WRITTEN REQUEST – Begin at the first line and end at the line containing "return top + wall + bead + foot + inside". Extract exactly those lines.

DATA PROVIDED –
—————

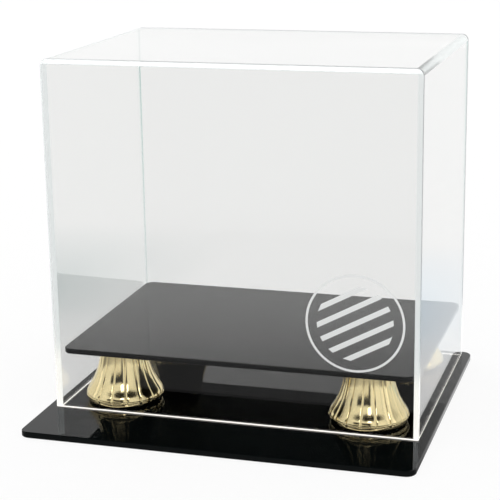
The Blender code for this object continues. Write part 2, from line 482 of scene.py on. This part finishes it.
def riser_outline():
    """Height, radius and flute strength down the moulding: flared wall, rolled bead, foot ring."""
    wall = [(z * MM, r * MM, 1.0) for z, r in catmull_rom(RISER_STATIONS, WALL_STEPS)]
    top = [(RISER_HEIGHT * MM, r * MM, 1.0) for r in (0, 9.0, 11.6)]
    bead = []
    for i in range(9):
        angle = math.radians(60 - 20 * i)
        height = BEAD_HEIGHT + BEAD_RADIUS * math.sin(angle)
        bead.append((height, BEAD_REACH + BEAD_RADIUS * math.cos(angle), 0.6))
    foot = [
        (2.6 * MM, 19.6 * MM, 0.3),
        (1.6 * MM, 19.75 * MM, 0.0),
        (0.8 * MM, 19.6 * MM, 0.0),
        (0.25 * MM, 19.2 * MM, 0.0),
        (0.0, 18.6 * MM, 0.0),
    ]
    inside = [
        (0.0, 17.0 * MM, 0.0),
        (23.0 * MM, 9.0 * MM, 0.0),
        (23.0 * MM, 4.2 * MM, 0.0),
        (0.0, 4.2 * MM, 0.0),
        (0.0, 1.9 * MM, 0.0),
        (14.0 * MM, 1.9 * MM, 0.0),
        (14.0 * MM, 0.0, 0.0),
    ]
    return top + wall + bead + foot + inside


def flute(angle):
    """How far the wall falls back, as a share of its radius: low broad lobes between fine grooves."""
    across = abs(2 * ((angle * FLUTES / (2 * math.pi)) % 1.0) - 1.0)
    groove = max(0.0, (across - 1.0 + GROOVE_SHARE) / GROOVE_SHARE)
    return LOBE_BULGE * across**2 + GROOVE_DEPTH * groove**2


def gold_riser(corner, material):
    node = f"riser_{corner}"
    low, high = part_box(node)
    center = Vector(((low.x + high.x) / 2, (low.y + high.y) / 2, low.z))
    sides = FLUTES * STEPS_PER_FLUTE
    bm = bmesh.new()
    rings = []
    for height, radius, strength in riser_outline():
        if radius == 0:
            rings.append([bm.verts.new(center + Vector((0, 0, height)))])
            continue
        ring = []
        for i in range(sides):
            angle = 2 * math.pi * i / sides
            reach = radius * (1.0 - strength * flute(angle))
            offset = Vector((reach * math.cos(angle), reach * math.sin(angle), height))
            ring.append(bm.verts.new(center + offset))
        rings.append(ring)
    for upper, lower in zip(rings, rings[1:]):
        for i in range(sides):
            j = (i + 1) % sides
            corners = [upper[i % len(upper)], upper[j % len(upper)]]
            corners += [lower[j % len(lower)], lower[i % len(lower)]]
            bm.faces.new(list(dict.fromkeys(corners)))
    add_piece(f"gold_{node}", bm, [material], "base", node, RISER_CREASE)


# ---------------------------------------------------------------- studio


def make_camera():
    forward = Vector(
        (
            -math.sin(CAMERA_AZIMUTH) * math.cos(CAMERA_DOWN),
            math.cos(CAMERA_AZIMUTH) * math.cos(CAMERA_DOWN),
            -math.sin(CAMERA_DOWN),
        )
    )
    level = Vector((math.cos(CAMERA_AZIMUTH), math.sin(CAMERA_AZIMUTH), 0))
    up = level.cross(forward)
    right = level * math.cos(CAMERA_ROLL) + up * math.sin(CAMERA_ROLL)
    up = up * math.cos(CAMERA_ROLL) - level * math.sin(CAMERA_ROLL)
    data = bpy.data.cameras.new("camera")
    data.lens = CAMERA_LENS
    data.sensor_width = CAMERA_SENSOR
    camera = bpy.data.objects.new("camera", data)
    axes = Matrix((right, up, -forward)).transposed()
    camera.matrix_world = Matrix.Translation(CAMERA_PLACE) @ axes.to_4x4()
    bpy.context.scene.collection.objects.link(camera)
    bpy.context.scene.camera = camera


def paper_material():
    """White as seen; as the case mirrors it, painted shade darkens it towards the front, and off the
    direct view a painted grey-green to blue shade lies on it behind the case.
    """
    material, tree, shader = new_material("white_paper")
    place = add_node(tree, "ShaderNodeNewGeometry").outputs["Position"]
    parts = add_node(tree, "ShaderNodeSeparateXYZ", {"Vector": place})
    x, y = parts.outputs["X"], parts.outputs["Y"]

    # Painted shade: the floor as mirrored is darker towards the front.
    first, last = FLOOR_LIGHT[0][0], FLOOR_LIGHT[-1][0]
    stops = [((place_y - first) / (last - first), level) for place_y, level in FLOOR_LIGHT]
    mirrored = ramp(tree, map_range(tree, y, (first, last)), stops)
    levels = {"Factor": unmirrored(tree), "A": mirrored, "B": PAPER_SEEN}
    brightness = add_node(tree, "ShaderNodeMix", levels).outputs["Result"]

    # Painted shade: grey-green to blue, behind the case, on all but the direct view.
    painted_shade = ramp(tree, map_range(tree, x, PAINTED_SHADE_RANGE_X), FLOOR_PAINTED_SHADE)
    painted_shade_amount = ramp(tree, map_range(tree, y, PAINTED_SHADE_RANGE_Y), PAINTED_SHADE_AMOUNT)
    seen = add_node(tree, "ShaderNodeLightPath").outputs["Is Camera Ray"]
    painted_shade_amount = math_node(tree, "MULTIPLY", painted_shade_amount, math_node(tree, "SUBTRACT", 1.0, seen))
    colors = {"Fac": painted_shade_amount, "Color1": (*WHITE, 1.0), "Color2": painted_shade}
    glow = add_node(tree, "ShaderNodeMixRGB", colors).outputs["Color"]

    shader.inputs["Base Color"].default_value = (0.1, 0.1, 0.1, 1.0)
    shader.inputs["Roughness"].default_value = 0.9
    shader.inputs["Specular IOR Level"].default_value = 0.1
    tree.links.new(glow, shader.inputs["Emission Color"])
    tree.links.new(brightness, shader.inputs["Emission Strength"])
    return material


def make_floor():
    bm = bmesh.new()
    corners = (
        (-FLOOR_SIDE, FLOOR_FRONT),
        (FLOOR_SIDE, FLOOR_FRONT),
        (FLOOR_SIDE, FLOOR_BACK),
        (-FLOOR_SIDE, FLOOR_BACK),
    )
    bm.faces.new([bm.verts.new((x, y, -FLOOR_DROP)) for x, y in corners])
    mesh = bpy.data.meshes.new("floor")
    bm.to_mesh(mesh)
    bm.free()
    mesh.materials.append(paper_material())
    floor = bpy.data.objects.new("floor", mesh)
    bpy.context.scene.collection.objects.link(floor)


def softbox(tree, azimuth, elevation, facing, rising, softness):
    """1 inside a rectangle of directions, fading over softness degrees at its edges."""
    inside = []
    for angle, (low, high) in ((azimuth, facing), (elevation, rising)):
        for edge, start, end in ((low, 0.0, 1.0), (high, 1.0, 0.0)):
            edges = (edge - softness, edge + softness)
            inside.append(smooth_range(tree, angle, edges, (start, end)))
    product = inside[0]
    for factor in inside[1:]:
        product = math_node(tree, "MULTIPLY", product, factor)
    return product


# Brightness, then azimuth, elevation and softness in degrees. Azimuth 0 is -Y, the front, and
# grows towards +X. The wide, high one hangs overhead; the last one is the risers' highlight.
SOFTBOXES = (
    (1.05, (-90, 11), (26, 38), 2),
    (0.90, (-90, 11), (-4, 12), 3),
    (0.95, (-90, -32), (12, 26), 3),
    (1.05, (22, 90), (-4, 38), 2),
    (4.5, (-32, -6), (-14, -7.3), 0.3),
    (1.8, (-200, 200), (82, 100), 4),
    (8.0, (10, 23), (31, 38), 2),
)
# The backdrop's brightness below and above an edge, in degrees of elevation
BACKDROP_LOW = 1.0
BACKDROP_HIGH = 0.78
BACKDROP_EDGE = (17.5, 20.5)
# The dark room in front, and where along Y it turns into the backdrop
ROOM = 0.04
ROOM_EDGE = (-0.35, 0.25)
# The surroundings as seen straight or through clear sheet
BACKGROUND_SEEN = 0.99


def make_world():
    world = bpy.data.worlds.new("studio")
    world.use_nodes = True
    tree = world.node_tree
    direction = add_node(tree, "ShaderNodeTexCoord").outputs["Generated"]
    parts = add_node(tree, "ShaderNodeSeparateXYZ", {"Vector": direction})
    x, y, z = parts.outputs["X"], parts.outputs["Y"], parts.outputs["Z"]
    toward_front = math_node(tree, "MULTIPLY", y, -1.0)
    azimuth = math_node(tree, "DEGREES", math_node(tree, "ARCTAN2", x, toward_front))
    elevation = math_node(tree, "DEGREES", math_node(tree, "ARCSINE", z))
    backdrop = smooth_range(tree, elevation, BACKDROP_EDGE, (BACKDROP_LOW, BACKDROP_HIGH))
    light = smooth_range(tree, y, ROOM_EDGE, (ROOM, backdrop))
    for brightness, facing, rising, softness in SOFTBOXES:
        box = softbox(tree, azimuth, elevation, facing, rising, softness)
        light = math_node(tree, "ADD", light, math_node(tree, "MULTIPLY", box, brightness))
    levels = {"Factor": unmirrored(tree), "A": light, "B": BACKGROUND_SEEN}
    strength = add_node(tree, "ShaderNodeMix", levels).outputs["Result"]
    background = tree.nodes["Background"]
    background.inputs["Color"].default_value = (*WHITE, 1.0)
    tree.links.new(strength, background.inputs["Strength"])
    bpy.context.scene.world = world


def set_light_paths():
    """Light runs a long way inside the clear sheet before it leaves an edge."""
    cycles = bpy.context.scene.cycles
    cycles.max_bounces = 40
    cycles.glossy_bounces = 32
    cycles.transmission_bounces = 32
    cycles.diffuse_bounces = 4
    bpy.context.scene.view_settings.view_transform = "Standard"


# ---------------------------------------------------------------- assembly


def assign(node, material):
    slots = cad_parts[node].data.materials
    slots.clear()
    slots.append(material)


make_camera()
make_floor()
make_world()
set_light_paths()

# The fourth argument of each is the strength of its painted glow.
cemented = soft_sheet("cemented_seam", (0.90, 0.94, 0.945), 0.35, 0.04)
back_seam = soft_sheet("filled_back_seam", (0.95, 0.97, 0.97), 0.1, 0.03, FILLED_SEAM_IOR)
edge = soft_sheet("panel_edge", (0.90, 0.93, 0.95), 0.25, 0.20)
bent = soft_sheet("heated_bend", (0.90, 0.94, 0.93), 0.3, 0.10)
sheet_materials = [clear_acrylic(), sawn_edge_painted_glow(), cemented, bent, edge, back_seam]
clear_wrap(sheet_materials)
clear_panel("cover_front_panel", sheet_materials)
clear_panel("cover_back_panel", sheet_materials)
etched_emblem(frosted_etch())

black_materials = [black_acrylic(), satin_underside()]
assign("base_plate", black_materials[0])
bevel_edges(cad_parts["base_plate"], PLATE_EDGE, PLATE_EDGE_STEPS)
black_plate("black_platform", "platform", PLATFORM_CORNER, black_materials)

gold = gold_plastic()
steel = zinc_steel()
foam = adhesive_foam()
for corner in CORNERS:
    gold_riser(corner, gold)
    assign(f"riser_screw_{corner}", steel)
    assign(f"riser_pad_{corner}", foam)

—————

EXERCISE RESPONSE –
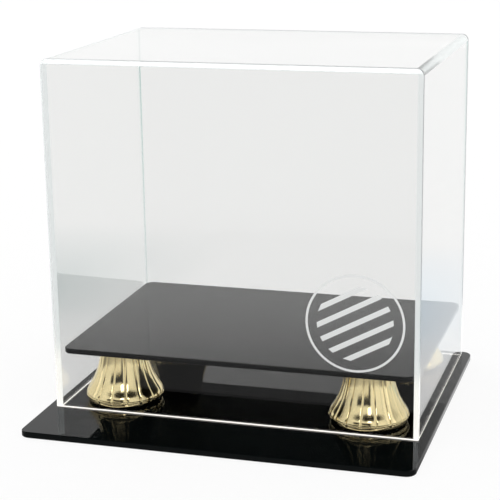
The Blender code for this object continues. Write part 2, from line 482 of scene.py on. This part finishes it.
def riser_outline():
    """Height, radius and flute strength down the moulding: flared wall, rolled bead, foot ring."""
    wall = [(z * MM, r * MM, 1.0) for z, r in catmull_rom(RISER_STATIONS, WALL_STEPS)]
    top = [(RISER_HEIGHT * MM, r * MM, 1.0) for r in (0, 9.0, 11.6)]
    bead = []
    for i in range(9):
        angle = math.radians(60 - 20 * i)
        height = BEAD_HEIGHT + BEAD_RADIUS * math.sin(angle)
        bead.append((height, BEAD_REACH + BEAD_RADIUS * math.cos(angle), 0.6))
    foot = [
        (2.6 * MM, 19.6 * MM, 0.3),
        (1.6 * MM, 19.75 * MM, 0.0),
        (0.8 * MM, 19.6 * MM, 0.0),
        (0.25 * MM, 19.2 * MM, 0.0),
        (0.0, 18.6 * MM, 0.0),
    ]
    inside = [
        (0.0, 17.0 * MM, 0.0),
        (23.0 * MM, 9.0 * MM, 0.0),
        (23.0 * MM, 4.2 * MM, 0.0),
        (0.0, 4.2 * MM, 0.0),
        (0.0, 1.9 * MM, 0.0),
        (14.0 * MM, 1.9 * MM, 0.0),
        (14.0 * MM, 0.0, 0.0),
    ]
    return top + wall + bead + foot + inside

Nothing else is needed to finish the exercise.